Gulf States Will See 5% VAT by 2019
February 25, 2016 Taxation in UAE
DUBAI – The countries of the Gulf Cooperation council have agreed to take the landmark step of introducing a cross-border VAT in order to gather non-oil revenues.
By the start of January 2019 all the countries of the Gulf Cooperation Council will see the implementation of a Value Added Tax, according to a statement made on February 24th in Dubai by the UAE Minister of State for Financial Affairs Obaid Humaid Al Tayer.
The new VAT will be implemented and enforced equally across the UAE, Bahrain, Kuwait, Oman, Qatar, and Saudi Arabia.
The new tax will be set at a rate of 5 percent, and will be levied on the sale of all products in the countries, with the only exemptions being healthcare, education, bicycles, and 100 basic food items.
The tax is expected to lead to the collection of an extra AED 12 billion in tax revenues in its first year alone.
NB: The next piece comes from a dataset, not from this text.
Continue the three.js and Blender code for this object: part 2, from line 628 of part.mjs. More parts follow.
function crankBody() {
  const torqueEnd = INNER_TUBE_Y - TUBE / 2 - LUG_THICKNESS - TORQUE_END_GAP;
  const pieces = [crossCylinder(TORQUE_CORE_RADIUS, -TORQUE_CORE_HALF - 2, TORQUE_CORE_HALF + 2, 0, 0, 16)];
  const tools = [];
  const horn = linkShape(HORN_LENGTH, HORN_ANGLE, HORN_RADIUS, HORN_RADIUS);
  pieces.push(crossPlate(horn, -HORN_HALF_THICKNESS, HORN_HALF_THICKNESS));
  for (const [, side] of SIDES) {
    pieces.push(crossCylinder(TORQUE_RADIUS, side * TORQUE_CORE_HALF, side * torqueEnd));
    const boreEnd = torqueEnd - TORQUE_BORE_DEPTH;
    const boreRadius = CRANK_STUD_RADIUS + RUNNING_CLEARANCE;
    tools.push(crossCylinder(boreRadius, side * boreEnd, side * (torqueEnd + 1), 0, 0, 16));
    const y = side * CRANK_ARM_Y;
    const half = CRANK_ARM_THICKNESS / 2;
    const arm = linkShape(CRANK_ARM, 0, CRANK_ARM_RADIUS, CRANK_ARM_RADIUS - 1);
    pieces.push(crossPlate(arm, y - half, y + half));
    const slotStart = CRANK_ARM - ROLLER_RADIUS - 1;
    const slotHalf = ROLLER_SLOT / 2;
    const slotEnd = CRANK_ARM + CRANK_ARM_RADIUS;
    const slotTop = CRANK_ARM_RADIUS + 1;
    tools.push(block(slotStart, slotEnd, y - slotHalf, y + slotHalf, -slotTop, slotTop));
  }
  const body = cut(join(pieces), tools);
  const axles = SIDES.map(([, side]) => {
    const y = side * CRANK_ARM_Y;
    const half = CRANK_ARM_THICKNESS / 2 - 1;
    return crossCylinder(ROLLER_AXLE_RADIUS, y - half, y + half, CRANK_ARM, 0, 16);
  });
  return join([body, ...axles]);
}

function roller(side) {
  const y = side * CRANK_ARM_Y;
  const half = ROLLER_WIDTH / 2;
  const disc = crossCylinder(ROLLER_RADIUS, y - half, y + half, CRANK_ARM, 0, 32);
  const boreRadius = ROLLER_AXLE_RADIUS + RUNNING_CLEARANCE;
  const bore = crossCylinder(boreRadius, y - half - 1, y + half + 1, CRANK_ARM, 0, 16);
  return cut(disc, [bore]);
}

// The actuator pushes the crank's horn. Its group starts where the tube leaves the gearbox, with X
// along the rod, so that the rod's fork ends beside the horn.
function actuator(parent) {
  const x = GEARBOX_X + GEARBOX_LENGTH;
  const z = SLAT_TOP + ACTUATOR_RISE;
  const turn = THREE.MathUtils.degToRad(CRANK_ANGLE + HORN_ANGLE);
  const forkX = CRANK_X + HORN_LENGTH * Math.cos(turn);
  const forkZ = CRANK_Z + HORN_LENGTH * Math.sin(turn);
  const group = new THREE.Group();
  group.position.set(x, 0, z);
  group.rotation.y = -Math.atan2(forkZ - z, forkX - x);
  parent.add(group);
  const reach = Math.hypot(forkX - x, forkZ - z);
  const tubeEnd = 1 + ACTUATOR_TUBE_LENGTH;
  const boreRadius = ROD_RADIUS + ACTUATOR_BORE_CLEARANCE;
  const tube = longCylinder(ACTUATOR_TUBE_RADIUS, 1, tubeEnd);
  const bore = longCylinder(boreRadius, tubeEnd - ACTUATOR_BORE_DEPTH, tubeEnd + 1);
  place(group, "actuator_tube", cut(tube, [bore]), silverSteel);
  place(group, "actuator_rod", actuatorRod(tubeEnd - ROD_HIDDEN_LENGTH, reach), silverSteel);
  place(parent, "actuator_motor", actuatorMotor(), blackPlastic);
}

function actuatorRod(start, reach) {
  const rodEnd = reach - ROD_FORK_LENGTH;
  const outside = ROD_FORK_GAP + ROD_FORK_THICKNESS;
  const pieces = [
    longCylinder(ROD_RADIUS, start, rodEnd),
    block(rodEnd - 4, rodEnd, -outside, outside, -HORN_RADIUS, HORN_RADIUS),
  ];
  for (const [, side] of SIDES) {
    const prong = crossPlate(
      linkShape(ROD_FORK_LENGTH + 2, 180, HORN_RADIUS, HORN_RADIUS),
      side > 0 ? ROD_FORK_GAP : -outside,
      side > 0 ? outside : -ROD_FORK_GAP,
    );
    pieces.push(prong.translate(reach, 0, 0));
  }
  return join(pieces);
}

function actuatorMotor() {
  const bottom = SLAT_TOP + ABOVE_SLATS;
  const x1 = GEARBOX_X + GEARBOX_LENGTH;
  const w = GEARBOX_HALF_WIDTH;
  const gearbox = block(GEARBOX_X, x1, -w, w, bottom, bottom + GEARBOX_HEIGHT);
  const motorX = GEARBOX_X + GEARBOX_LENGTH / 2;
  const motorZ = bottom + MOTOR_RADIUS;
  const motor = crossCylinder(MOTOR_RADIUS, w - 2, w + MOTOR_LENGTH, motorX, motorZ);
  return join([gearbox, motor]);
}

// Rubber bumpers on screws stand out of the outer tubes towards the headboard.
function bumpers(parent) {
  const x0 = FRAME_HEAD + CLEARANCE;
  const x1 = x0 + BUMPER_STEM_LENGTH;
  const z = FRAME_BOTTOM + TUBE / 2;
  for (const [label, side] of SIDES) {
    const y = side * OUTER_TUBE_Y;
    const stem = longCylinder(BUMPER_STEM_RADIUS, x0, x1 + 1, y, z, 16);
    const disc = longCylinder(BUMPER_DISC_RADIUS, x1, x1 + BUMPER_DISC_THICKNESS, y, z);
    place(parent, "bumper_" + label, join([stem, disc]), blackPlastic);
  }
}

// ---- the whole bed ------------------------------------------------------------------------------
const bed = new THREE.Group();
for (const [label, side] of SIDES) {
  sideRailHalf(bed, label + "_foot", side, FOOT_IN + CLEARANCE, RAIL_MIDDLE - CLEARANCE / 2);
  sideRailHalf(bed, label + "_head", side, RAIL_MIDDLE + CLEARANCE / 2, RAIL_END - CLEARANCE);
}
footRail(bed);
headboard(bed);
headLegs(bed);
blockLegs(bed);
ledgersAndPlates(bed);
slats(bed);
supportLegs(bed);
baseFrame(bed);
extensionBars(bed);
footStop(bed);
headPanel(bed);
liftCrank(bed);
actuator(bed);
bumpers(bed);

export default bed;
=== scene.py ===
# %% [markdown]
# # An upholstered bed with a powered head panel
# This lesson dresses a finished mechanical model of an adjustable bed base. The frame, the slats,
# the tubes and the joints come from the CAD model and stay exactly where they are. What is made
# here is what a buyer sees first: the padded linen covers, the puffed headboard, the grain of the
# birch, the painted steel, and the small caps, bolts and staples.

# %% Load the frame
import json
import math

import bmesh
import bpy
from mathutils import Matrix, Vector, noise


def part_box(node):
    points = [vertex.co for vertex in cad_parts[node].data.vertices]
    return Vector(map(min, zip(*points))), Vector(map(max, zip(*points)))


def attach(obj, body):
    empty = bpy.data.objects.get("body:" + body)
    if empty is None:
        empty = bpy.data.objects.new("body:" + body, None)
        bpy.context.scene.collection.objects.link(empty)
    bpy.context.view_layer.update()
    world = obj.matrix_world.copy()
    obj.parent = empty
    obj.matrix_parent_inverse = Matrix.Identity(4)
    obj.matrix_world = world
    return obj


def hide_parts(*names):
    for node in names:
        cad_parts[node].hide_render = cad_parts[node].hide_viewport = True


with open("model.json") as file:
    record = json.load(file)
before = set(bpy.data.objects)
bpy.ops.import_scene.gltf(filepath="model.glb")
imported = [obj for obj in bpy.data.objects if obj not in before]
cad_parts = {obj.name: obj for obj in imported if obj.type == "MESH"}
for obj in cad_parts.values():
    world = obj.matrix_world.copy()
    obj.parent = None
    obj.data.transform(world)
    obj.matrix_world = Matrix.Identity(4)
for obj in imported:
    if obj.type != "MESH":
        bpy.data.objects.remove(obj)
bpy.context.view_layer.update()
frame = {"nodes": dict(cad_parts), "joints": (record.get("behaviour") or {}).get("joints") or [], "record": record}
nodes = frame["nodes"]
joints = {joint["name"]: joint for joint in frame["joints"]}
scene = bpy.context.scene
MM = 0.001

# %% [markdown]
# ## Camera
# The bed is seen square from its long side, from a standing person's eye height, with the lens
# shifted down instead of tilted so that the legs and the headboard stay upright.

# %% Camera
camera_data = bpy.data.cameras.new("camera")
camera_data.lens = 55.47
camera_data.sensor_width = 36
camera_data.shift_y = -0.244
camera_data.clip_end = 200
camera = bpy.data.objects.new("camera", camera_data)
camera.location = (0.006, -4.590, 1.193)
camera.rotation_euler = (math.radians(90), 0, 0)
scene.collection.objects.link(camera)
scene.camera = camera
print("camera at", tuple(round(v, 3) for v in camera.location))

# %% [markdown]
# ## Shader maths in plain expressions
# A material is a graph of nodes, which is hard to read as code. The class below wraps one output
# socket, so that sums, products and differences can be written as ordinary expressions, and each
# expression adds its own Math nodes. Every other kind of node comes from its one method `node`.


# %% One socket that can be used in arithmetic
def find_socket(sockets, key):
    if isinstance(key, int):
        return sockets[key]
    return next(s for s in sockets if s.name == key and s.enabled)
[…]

The VAT is slated to come into effect on January 1st 2018, but each participating country has up to one year extra time in which to begin enforcing the tax, a measure which should provide extra time for each government to establish the necessary framework and processes to enforce the tax.
The possibility of a VAT in the Gulf states has been under discussion recently as a means to broaden governments’ tax bases in the face of falling prices of oil around the world.